### EXERCISE PROMPT
Repeat the material exactly as it appears.

── RECORD EXTRACTS ──

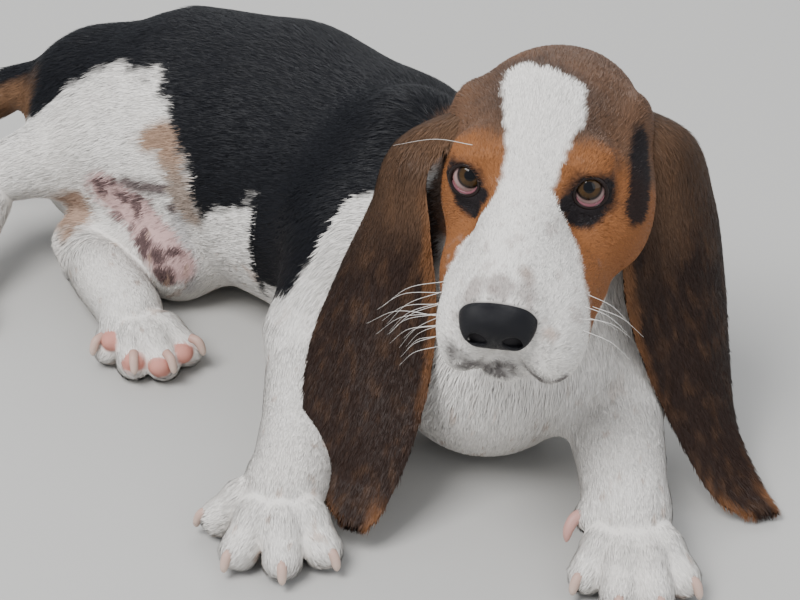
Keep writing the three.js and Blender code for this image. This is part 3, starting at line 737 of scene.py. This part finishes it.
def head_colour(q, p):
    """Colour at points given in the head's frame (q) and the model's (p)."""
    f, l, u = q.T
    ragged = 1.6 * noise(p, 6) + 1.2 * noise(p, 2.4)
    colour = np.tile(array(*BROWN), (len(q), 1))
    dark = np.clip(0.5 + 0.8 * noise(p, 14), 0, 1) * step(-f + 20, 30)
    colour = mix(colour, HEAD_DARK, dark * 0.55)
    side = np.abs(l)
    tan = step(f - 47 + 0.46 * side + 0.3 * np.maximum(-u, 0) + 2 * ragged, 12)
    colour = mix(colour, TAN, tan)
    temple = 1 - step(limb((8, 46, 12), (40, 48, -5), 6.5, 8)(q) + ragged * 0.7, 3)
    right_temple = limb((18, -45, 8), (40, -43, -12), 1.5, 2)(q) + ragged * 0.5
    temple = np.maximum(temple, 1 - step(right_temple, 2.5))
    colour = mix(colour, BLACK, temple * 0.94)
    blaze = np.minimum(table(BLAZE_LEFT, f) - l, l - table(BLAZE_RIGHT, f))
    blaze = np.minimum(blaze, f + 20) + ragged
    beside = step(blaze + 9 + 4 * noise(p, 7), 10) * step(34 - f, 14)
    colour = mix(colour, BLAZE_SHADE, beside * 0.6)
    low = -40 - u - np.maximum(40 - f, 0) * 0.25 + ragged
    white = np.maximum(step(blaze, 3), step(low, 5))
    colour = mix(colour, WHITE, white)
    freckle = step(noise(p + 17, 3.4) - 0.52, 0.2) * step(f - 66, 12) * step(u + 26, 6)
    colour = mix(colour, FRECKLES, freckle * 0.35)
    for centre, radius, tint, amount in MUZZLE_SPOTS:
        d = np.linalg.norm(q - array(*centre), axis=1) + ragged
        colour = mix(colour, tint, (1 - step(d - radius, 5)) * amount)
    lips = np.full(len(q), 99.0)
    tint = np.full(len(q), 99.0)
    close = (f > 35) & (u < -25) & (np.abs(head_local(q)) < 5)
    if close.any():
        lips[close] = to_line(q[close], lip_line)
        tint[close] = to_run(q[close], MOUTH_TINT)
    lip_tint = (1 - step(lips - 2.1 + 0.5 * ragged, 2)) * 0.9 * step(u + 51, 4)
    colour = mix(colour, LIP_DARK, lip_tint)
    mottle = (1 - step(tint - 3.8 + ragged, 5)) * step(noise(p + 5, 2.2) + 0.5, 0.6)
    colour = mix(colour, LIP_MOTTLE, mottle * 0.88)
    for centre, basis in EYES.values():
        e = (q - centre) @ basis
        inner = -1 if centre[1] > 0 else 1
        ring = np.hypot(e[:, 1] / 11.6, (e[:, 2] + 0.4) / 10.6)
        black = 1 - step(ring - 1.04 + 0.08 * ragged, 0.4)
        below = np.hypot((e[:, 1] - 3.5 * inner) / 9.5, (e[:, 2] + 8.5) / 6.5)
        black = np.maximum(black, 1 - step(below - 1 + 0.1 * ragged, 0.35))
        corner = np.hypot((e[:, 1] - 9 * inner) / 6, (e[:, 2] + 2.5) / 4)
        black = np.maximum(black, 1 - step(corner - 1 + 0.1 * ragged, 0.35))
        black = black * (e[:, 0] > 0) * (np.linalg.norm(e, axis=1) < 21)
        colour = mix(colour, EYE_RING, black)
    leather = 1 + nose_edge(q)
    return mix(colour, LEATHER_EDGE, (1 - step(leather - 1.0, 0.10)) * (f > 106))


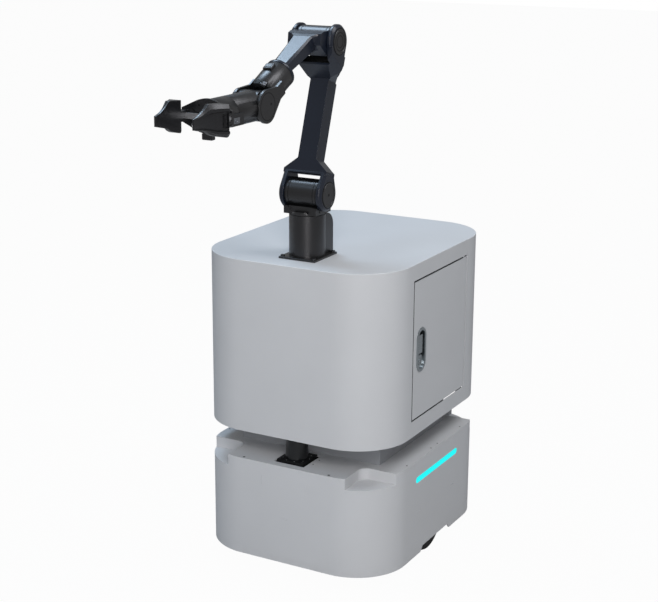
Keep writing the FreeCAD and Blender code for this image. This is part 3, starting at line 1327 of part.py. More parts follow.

───

### TASK OUTPUT
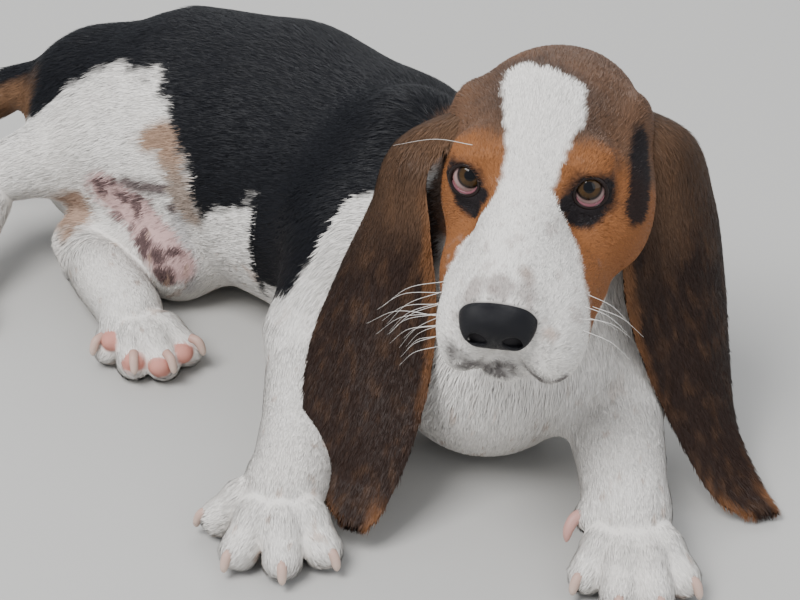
Keep writing the three.js and Blender code for this image. This is part 3, starting at line 737 of scene.py. This part finishes it.
def head_colour(q, p):
    """Colour at points given in the head's frame (q) and the model's (p)."""
    f, l, u = q.T
    ragged = 1.6 * noise(p, 6) + 1.2 * noise(p, 2.4)
    colour = np.tile(array(*BROWN), (len(q), 1))
    dark = np.clip(0.5 + 0.8 * noise(p, 14), 0, 1) * step(-f + 20, 30)
    colour = mix(colour, HEAD_DARK, dark * 0.55)
    side = np.abs(l)
    tan = step(f - 47 + 0.46 * side + 0.3 * np.maximum(-u, 0) + 2 * ragged, 12)
    colour = mix(colour, TAN, tan)
    temple = 1 - step(limb((8, 46, 12), (40, 48, -5), 6.5, 8)(q) + ragged * 0.7, 3)
    right_temple = limb((18, -45, 8), (40, -43, -12), 1.5, 2)(q) + ragged * 0.5
    temple = np.maximum(temple, 1 - step(right_temple, 2.5))
    colour = mix(colour, BLACK, temple * 0.94)
    blaze = np.minimum(table(BLAZE_LEFT, f) - l, l - table(BLAZE_RIGHT, f))
    blaze = np.minimum(blaze, f + 20) + ragged
    beside = step(blaze + 9 + 4 * noise(p, 7), 10) * step(34 - f, 14)
    colour = mix(colour, BLAZE_SHADE, beside * 0.6)
    low = -40 - u - np.maximum(40 - f, 0) * 0.25 + ragged
    white = np.maximum(step(blaze, 3), step(low, 5))
    colour = mix(colour, WHITE, white)
    freckle = step(noise(p + 17, 3.4) - 0.52, 0.2) * step(f - 66, 12) * step(u + 26, 6)
    colour = mix(colour, FRECKLES, freckle * 0.35)
    for centre, radius, tint, amount in MUZZLE_SPOTS:
        d = np.linalg.norm(q - array(*centre), axis=1) + ragged
        colour = mix(colour, tint, (1 - step(d - radius, 5)) * amount)
    lips = np.full(len(q), 99.0)
    tint = np.full(len(q), 99.0)
    close = (f > 35) & (u < -25) & (np.abs(head_local(q)) < 5)
    if close.any():
        lips[close] = to_line(q[close], lip_line)
        tint[close] = to_run(q[close], MOUTH_TINT)
    lip_tint = (1 - step(lips - 2.1 + 0.5 * ragged, 2)) * 0.9 * step(u + 51, 4)
    colour = mix(colour, LIP_DARK, lip_tint)
    mottle = (1 - step(tint - 3.8 + ragged, 5)) * step(noise(p + 5, 2.2) + 0.5, 0.6)
    colour = mix(colour, LIP_MOTTLE, mottle * 0.88)
    for centre, basis in EYES.values():
        e = (q - centre) @ basis
        inner = -1 if centre[1] > 0 else 1
        ring = np.hypot(e[:, 1] / 11.6, (e[:, 2] + 0.4) / 10.6)
        black = 1 - step(ring - 1.04 + 0.08 * ragged, 0.4)
        below = np.hypot((e[:, 1] - 3.5 * inner) / 9.5, (e[:, 2] + 8.5) / 6.5)
        black = np.maximum(black, 1 - step(below - 1 + 0.1 * ragged, 0.35))
        corner = np.hypot((e[:, 1] - 9 * inner) / 6, (e[:, 2] + 2.5) / 4)
        black = np.maximum(black, 1 - step(corner - 1 + 0.1 * ragged, 0.35))
        black = black * (e[:, 0] > 0) * (np.linalg.norm(e, axis=1) < 21)
        colour = mix(colour, EYE_RING, black)
    leather = 1 + nose_edge(q)
    return mix(colour, LEATHER_EDGE, (1 - step(leather - 1.0, 0.10)) * (f > 106))


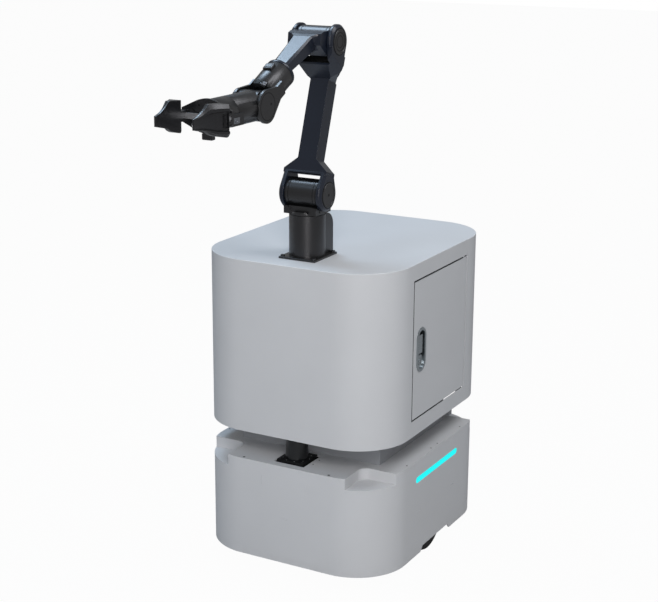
Keep writing the FreeCAD and Blender code for this image. This is part 3, starting at line 1327 of part.py. More parts follow.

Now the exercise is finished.